Ruthie Ann Miles is spectacular as the complicated wife number one, Lady Thiang, as are Ashley Park and Conrad Nicamora as the doomed young lovers.
Unlike the enjoyably blingy Australian revival that was Broadway’s last visit from The King And I (with Donna Murphy and Lou Diamond Phillips), this production exudes class. Michael Yeagan has dressed the stage and much of the theater with elegant purple and gold hangings and minimal but authentic looking set pieces, lit to a burnishment by Donald Holder. Catherine Zuber has a lot of fun with Anna’s hoop skirts and the countless outfits for children and members of the court. It’s all a feast for the eyes as much as for the ears.

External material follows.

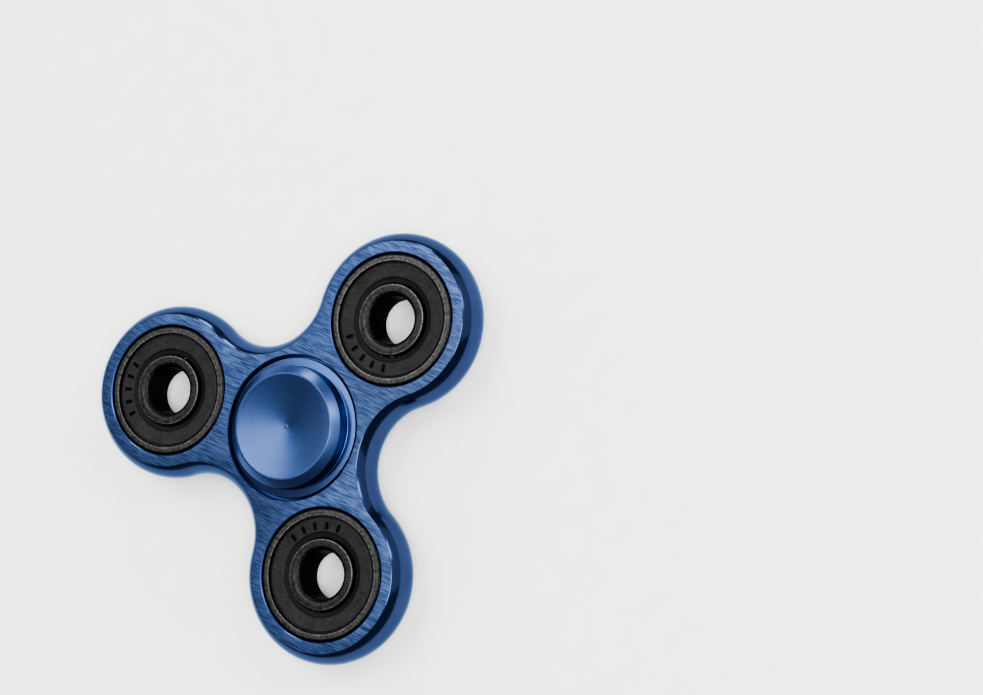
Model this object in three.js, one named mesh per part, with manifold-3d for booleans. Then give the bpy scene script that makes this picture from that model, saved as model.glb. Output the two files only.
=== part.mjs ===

Austin Pendleton has contributed so much to New York theater — as actor, director, mentor, teacher, thinker and new-works advocate — that any detraction from his work seems puny. But as director, he can be maddeningly inconsistent, especially with the classics. So while he triumphed earlier this season with Stephen Adly Giurgis’ terrific new play Between Riverside And Crazy, the less said about his current production of Hamlet, with Peter Sarsgaard (Blue Jasmine, Night Moves) as the Melancholy Dane, the better. It’s mounted at the essential Classic Stage Company, a jewel box theater in the East Village. A multitiered wedding cake oversees the proceedings, which seems to be set in an East Village lounge where the actors, many doubling roles, perch at tables or on couches when not involved in the action. Constance Hoffman’s costumes emphasize the directorial conceit, it being a now-typical mishmash of Edwardian formal and contemporary garb. Oddly, both Gertrude (the great Penelope Allen, welcome in her return) and Ophelia (Lisa Joyce, one of our most accomplished young actresses) remain in the same gowns throughout.
Sarsgaard, whether by his own purpose or pushed by the director, plays Hamlet as dim of wit and halting of speech. There’s no depth of feeling between him and Horatio, let alone his mom or Ophelia. It’s all so languorous and sloppy that by the time the stage is littered with bodies — silence, finally! — we can only welcome Fortinbras with a quick salute — and a quicker exit.